The idea was that the paint bottles end up holding most of the weight and that the dividers are really there for organizational purposes.  This worked less well in practice partially because there's no guarantee that there are lots of bottles in the correct sizes in a given row but mostly because I re-used the chipboard dividers which are nowhere near rigid enough.  It also got extra annoying when all of the larger bottles were in play and I had to put them back.  This situation was passable, if just, for the last few months.

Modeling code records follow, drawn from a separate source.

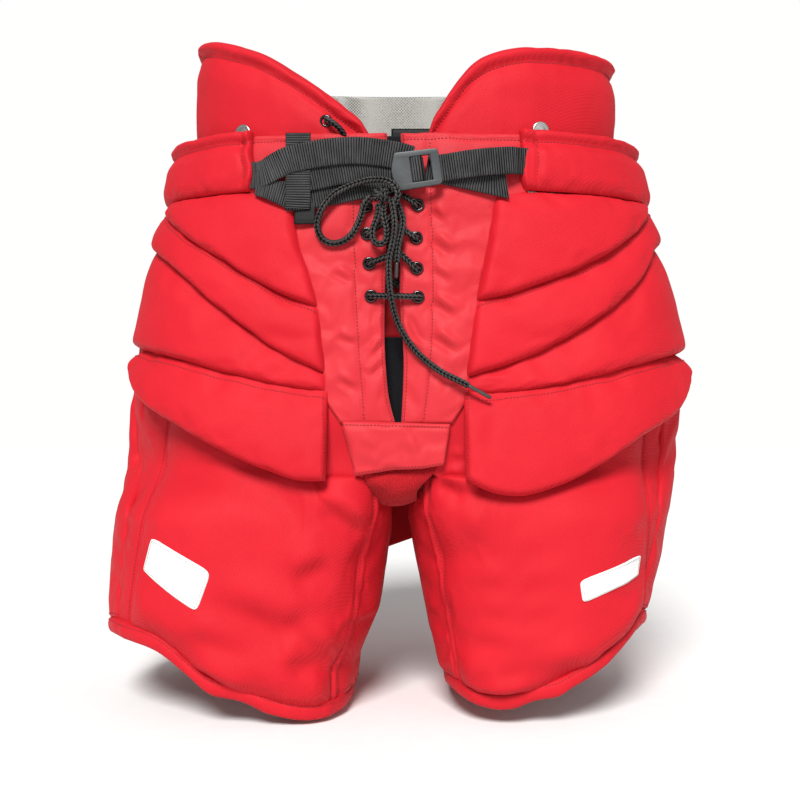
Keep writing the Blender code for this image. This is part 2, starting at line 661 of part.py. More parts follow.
def rounded_box(name, size, collection, made_of=None, bevel=0.0):
    bm = bmesh.new()
    bmesh.ops.create_cube(bm, size=1.0)
    bmesh.ops.scale(bm, vec=size, verts=bm.verts)
    if bevel:
        upright = [e for e in bm.edges if abs((e.verts[0].co - e.verts[1].co).normalized().y) > 0.9]
        bmesh.ops.bevel(bm, geom=upright, offset=bevel, segments=3, affect="EDGES")
    mesh = bpy.data.meshes.new(name)
    bm.to_mesh(mesh)
    bm.free()
    return place(name, mesh, made_of, collection)


def buckle(plastic):
    """A ladder buckle: a plate with a window, and a bar down the window that holds the webbing."""
    frame = rounded_box("buckle", BUCKLE_SIZE, PARTS, plastic, bevel=0.004)
    window = rounded_box("buckle_window", (BUCKLE_WINDOW[0], 0.02, BUCKLE_WINDOW[1]), CUTTERS)
    bar = rounded_box("buckle_bar", (BUCKLE_BAR_RADIUS * 2, BUCKLE_BAR_RADIUS * 2, BUCKLE_WINDOW[1] + 0.004), CUTTERS)
    window.location.x = BUCKLE_WINDOW_SHIFT
    bar.location.x = BUCKLE_WINDOW_SHIFT - 0.002
    bar.location.y = BUCKLE_SIZE[1] / 2 - BUCKLE_BAR_RADIUS * 1.2
    for helper, operation in ((window, "DIFFERENCE"), (bar, "UNION")):
        helper.parent = frame
        helper.hide_render = True
        helper.display_type = "WIRE"
        modifier = frame.modifiers.new(operation.title(), "BOOLEAN")
        modifier.operation = operation
        modifier.object = helper
        modifier.solver = "EXACT"
    frame.location = BUCKLE_CENTRE
    frame.rotation_euler = (0, BUCKLE_TILT, 0)


def smooth_route(points, spacing):
    """Points about spacing apart on a smooth curve through the given ones (Catmull-Rom)."""
    route = [Vector(p) for p in points]
    padded = [route[0] * 2 - route[1], *route, route[-1] * 2 - route[-2]]
    fine = []
    for i in range(1, len(padded) - 2):
        p0, p1, p2, p3 = padded[i - 1:i + 3]
        for k in range(8):
            t = k / 8
            fine.append(0.5 * ((2 * p1) + (p2 - p0) * t + (2 * p0 - 5 * p1 + 4 * p2 - p3) * t * t
                               + (3 * p1 - p0 - 3 * p2 + p3) * t ** 3))
    fine.append(route[-1])
    lengths = np.concatenate([[0], np.cumsum([(b - a).length for a, b in zip(fine, fine[1:])])])
    count = max(2, round(lengths[-1] / spacing))
    stations = np.linspace(0, lengths[-1], count + 1)
    return [Vector([float(np.interp(s, lengths, [p[k] for p in fine])) for k in range(3)]) for s in stations]


def tube(name, points, radius, made_of, spacing=None):
    """A lace or other round cord: a straight-sided curve with a round section and capped ends."""
    route = smooth_route(points, spacing or radius * 4)
    data = bpy.data.curves.new(name, "CURVE")
    data.dimensions = "3D"
    data.bevel_depth = radius
    data.bevel_resolution = 2
    data.use_fill_caps = True
    data.render_resolution_u = 0
    spline = data.splines.new("POLY")
    spline.points.add(len(route) - 1)
    for point, spot in zip(spline.points, route):
        point.co = (*spot, 1.0)
    return place(name, data, made_of)


def lacing_route():
    """One lace: from the upper left eyelet, crossing down, over the bottom bar, and up to the knot."""
    front, back = -LACE_AHEAD, FLY_THICKNESS + LACE_BEHIND
    deep = back + 0.0062

    def spot(x, z, depth):
        return front_point(x, z, -FLY_INSET - depth)

    def eyelet(side, level, comes_from):
        """Through an eyelet, from the back or from the front."""
        x, z = EYELET_X[side][level - 1], EYELETS[side][level - 1]
        inner = x - SIDES[side] * LACE_OFF_CENTRE
        stops = [spot(inner, z, back), spot(x, z, FLY_THICKNESS / 2), spot(inner, z, front)]
        return stops if comes_from == "back" else stops[::-1]

    def slit(z, comes_from):
        """Through the slit between the two fly panels."""
        x = (slit_edge("left", z) + slit_edge("right", z)) / 2
        stops = [spot(x, z, back), spot(x, z, FLY_THICKNESS / 2), spot(x, z, front)]
        return stops if comes_from == "back" else stops[::-1]

    route = eyelet("left", 4, "front")
    route += slit(0.4715, "back")
    route += eyelet("right", 3, "front")
    route += slit(0.4425, "back")
    route += eyelet("left", 2, "front")
    route += eyelet("right", 1, "back")
    route += eyelet("left", 1, "front")
    route += [spot(-0.020, 0.411, deep), spot(0.008, 0.424, deep)]
    route += eyelet("right", 2, "back")
    route += slit(0.4500, "front")
    route += eyelet("left", 3, "back")
    route += slit(0.4795, "front")
    route += eyelet("right", 4, "back")
    route += [spot(0.0080, 0.4950, front), spot(0.0015, 0.4985, front)]
    return route


def laces(lace, gloss):
    tube("lace_lacing", lacing_route(), LACE_HELD_RADIUS, lace, spacing=0.0055)
    tube("lace_wing", WING_LACE, LACE_HELD_RADIUS, lace)
    for name, route in LACE_ROUTES.items():
        tube(name, route, LACE_RADIUS, lace)
    tube("aglet_long", AGLET_LONG, AGLET_RADIUS, gloss, spacing=0.01)
    bm = bmesh.new()
    bmesh.ops.create_uvsphere(bm, u_segments=16, v_segments=10, radius=1.0)
    bmesh.ops.scale(bm, vec=KNOT_RADII, verts=bm.verts)
    mesh = bpy.data.meshes.new("lace_knot")
    bm.to_mesh(mesh)
    bm.free()
    place("lace_knot", mesh, lace).location = KNOT_CENTRE


def girdle_normal(side, u, z):
    step = 0.01
    along_hoop = girdle_point(side, u + step, z) - girdle_point(side, u - step, z)
    return Vector((0, 0, 1)).cross(along_hoop).normalized() * -SIDES[side]


def hardware(silver, gloss):
    for side in SIDES:
        u = BUTTON_PLACE[side]
        normal = girdle_normal(side, u, BUTTON_HEIGHT)
        centre = girdle_point(side, u, BUTTON_HEIGHT, BUTTON_OUT)
        half = BUTTON_THICKNESS / 2
        rim = BUTTON_RADIUS
        turned(f"suspender_button_{side}",
               ((0.0, half), (rim - 0.0008, half), (rim, half - 0.0006), (rim, -half), (0.0, -half)),
               centre, normal, silver, steps=28)
    u, z = WING_EYELET
    normal = girdle_normal("left", u, z)
    turned("eyelet_wing", [(r, max(h, 0.0004)) for r, h in EYELET_PROFILE if h > -0.001],
           girdle_point("left", u, z) + normal * 0.0004, normal, gloss)


# ---------------------------------------------------------------- assembly
def build():
    red = material("red_shell", RED, 0.78)
    pad_red = material("red_pad", RED_BRIGHT, 0.75)
    knit = material("red_knit", RED_KNIT, 0.92)
    mesh = material("grey_mesh", GREY_MESH, 0.85)
    black = material("black_fabric", BLACK_FABRIC, 0.9)
    webbing = material("webbing", WEBBING_GREY, 0.6)
    lace = material("lace", LACE_BLACK, 0.75)
    buckle_plastic = material("buckle_plastic", BUCKLE_GREY, 0.45)
    gloss = material("eyelet_enamel", EYELET_BLACK, 0.15, 0.3)
    silver = material("button_metal", SILVER, 0.25, 1.0)
    plate = material("thigh_plate_plastic", POLYETHYLENE, 0.5)
    girdle(red, mesh)
    for side in SIDES:
        belt(side, red)
        hip_pads(side, pad_red)
        seat(side, red)
        leg(side, pad_red, plate)
    tailbone(red)
    fly(red, black, gloss)
    crotch(red, knit)
    straps(webbing)
    buckle(buckle_plastic)
    laces(lace, gloss)
    hardware(silver, gloss)


build()
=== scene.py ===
"""Looks of the goalie hockey pants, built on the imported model. Metres, +Z up, front towards -Y.

The panels are grids on the same hip, girdle and leg shells as the part's own solids. Cloth pressure
stuffs them, one subdivision smooths them, and stitches, braid and ribs are real geometry on top.
"""
import json
import math

import bmesh
import bpy
import numpy as np
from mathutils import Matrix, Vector, noise
from mathutils.bvhtree import BVHTree

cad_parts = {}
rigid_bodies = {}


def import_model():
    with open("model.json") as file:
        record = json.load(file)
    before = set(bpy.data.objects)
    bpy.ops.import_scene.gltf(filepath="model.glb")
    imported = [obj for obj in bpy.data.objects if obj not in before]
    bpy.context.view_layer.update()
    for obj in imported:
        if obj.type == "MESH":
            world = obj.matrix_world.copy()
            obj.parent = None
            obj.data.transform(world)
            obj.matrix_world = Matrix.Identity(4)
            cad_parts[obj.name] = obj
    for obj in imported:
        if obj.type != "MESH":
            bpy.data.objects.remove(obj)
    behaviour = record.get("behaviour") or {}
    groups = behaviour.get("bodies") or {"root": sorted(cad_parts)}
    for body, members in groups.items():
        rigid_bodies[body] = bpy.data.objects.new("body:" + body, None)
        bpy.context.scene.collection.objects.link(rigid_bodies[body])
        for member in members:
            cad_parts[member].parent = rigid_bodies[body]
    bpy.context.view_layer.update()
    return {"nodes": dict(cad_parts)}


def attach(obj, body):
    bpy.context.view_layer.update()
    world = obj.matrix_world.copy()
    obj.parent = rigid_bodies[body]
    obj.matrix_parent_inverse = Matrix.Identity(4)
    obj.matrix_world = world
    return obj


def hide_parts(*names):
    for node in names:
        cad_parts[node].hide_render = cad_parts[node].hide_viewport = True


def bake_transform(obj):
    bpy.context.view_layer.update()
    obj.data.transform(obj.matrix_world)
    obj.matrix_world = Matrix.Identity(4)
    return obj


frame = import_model()

SIDES = {"left": -1, "right": 1}
MIRRORED = {"left": True, "right": False}  # grids that run outwards face inwards on the left

# ---------------------------------------------------------------- shells, as in the part
HOOP_POWER = 2.5
LEG_POWER = 2.6
INNER_FRONT_POWER = 4.2  # the legs are squarer at their inner front corners
HIP_HEIGHTS = (0.235, 0.30, 0.35, 0.40, 0.46, 0.50, 0.57)
HIP_HALF_WIDTH = {
    "left": (0.276, 0.279, 0.277, 0.270, 0.262, 0.249, 0.237),
    "right": (0.288, 0.2955, 0.2965, 0.289, 0.273, 0.265, 0.247),
}
HIP_DEPTH = (0.160, 0.160, 0.158, 0.155, 0.151, 0.148, 0.137)
GIRDLE_HALF_WIDTH = {"left": 0.215, "right": 0.225}
GIRDLE_DEPTH = 0.125
WING_END = 0.45
KIDNEY_START = 0.47
KIDNEY_END = 0.78
SPINE_START = 0.80
SPINE_TOP = 0.656
BELT_LOW = 0.505
BELT_HIGH = 0.567
BELT_START = {"left": 0.218, "right": 0.168}
BELT_MOUTH = {  # (height, start along the hip) of the tunnel's open end
    "left": ((0.505, 0.222), (0.526, 0.216), (0.540, 0.224), (0.567, 0.231)),
    "right": ((0.505, 0.171), (0.516, 0.166), (0.530, 0.170), (0.567, 0.176)),
}
PAD_THICKNESS = 0.015
FLAP_THICKNESS = 0.011
FLAP_FLARE = 0.012
FLAP_END = {"left": 0.43, "right": 0.435}
HIP_PAD_END = 0.62
SEAT_START = 0.64
SEAT_END = 0.84
TAIL_START = 0.86
SEAT_LOW = 0.305
TAIL_LOW = 0.270
TAIL_QUILTING = (0.330, 0.385, 0.440)
SEAT_STAND = 0.0134
UPPER_SEAM = {
    "left": ((0.08, 0.387), (0.144, 0.402), (0.26, 0.444), (0.34, 0.472), (0.45, 0.503)),
    "right": ((0.07, 0.395), (0.152, 0.410), (0.274, 0.444), (0.336, 0.466), (0.43, 0.503)),
}
MIDDLE_SEAM = {
    "left": ((0.08, 0.326), (0.14, 0.346), (0.252, 0.396), (0.324, 0.430), (0.40, 0.453), (0.5, 0.468)),
    "right": ((0.07, 0.325), (0.145, 0.344), (0.257, 0.386), (0.313, 0.413), (0.397, 0.454), (0.5, 0.468)),
}
FLAP_SEAM = {
    "left": ((0.08, 0.314), (0.139, 0.319), (0.244, 0.335), (0.306, 0.345), (0.404, 0.356), (0.6, 0.358)),
    "right": ((0.07, 0.314), (0.121, 0.314), (0.25, 0.330), (0.311, 0.340), (0.444, 0.354), (0.6, 0.358)),
}
FLAP_HEM = {
    "left": ((0.08, 0.233), (0.126, 0.233), (0.166, 0.242), (0.284, 0.281), (0.396, 0.323), (0.43, 0.343)),
    "right": ((0.07, 0.238), (0.101, 0.224), (0.138, 0.218), (0.19, 0.227), (0.306, 0.273), (0.369, 0.296),
              (0.435, 0.335)),
}
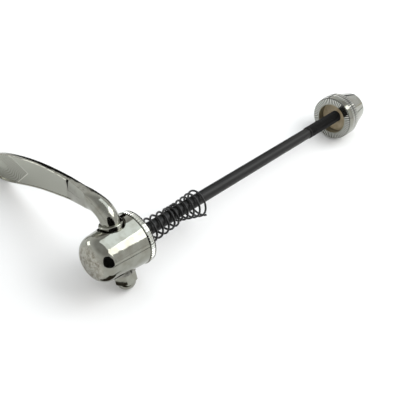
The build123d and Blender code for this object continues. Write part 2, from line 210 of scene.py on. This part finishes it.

I kept the idea that the dividers should be configurable, sort of future-proofing them from variably-sized paint bottles for the future paints that I'll inevitably buy.  I swapped the chipboard for Readi-Board which is a) cheap, b) relatively easy to work with, and c) something I have a lot of on hand since I use it enough.  It isn't ideal for this usage, sadly, since it is not super rigid and has more thickness than I'd like--3/16" if you're wondering.  The middle support shares the load with the two ends which has so far prevented a lot of sagging.  A section of craft stick glued to the bottom of each support keeps everything reasonably flat.  

Construction is basically a double thickness cardboard backing with taller 1 1/2" walls which makes taller bottles a little more secure.  The previous two versions had a glued footprint but his time around I left those off and it leans back on something sturdy.  A coupla piles of blue tack keep it upright which I'm sure will fail hilariously some day and I'll regret everything.  This has the added benefit of freeing up desk space which I always seem to be short of. 

This frame should be configurable enough to not need to be rebuilt for a while.  The only thing that'll prevent long-term use, the most likely thing as it were, is if I buy way too much paint to fit. Someday if I can get my hands on the gear and materials, I'd like to replace the dividers with something more appropriate.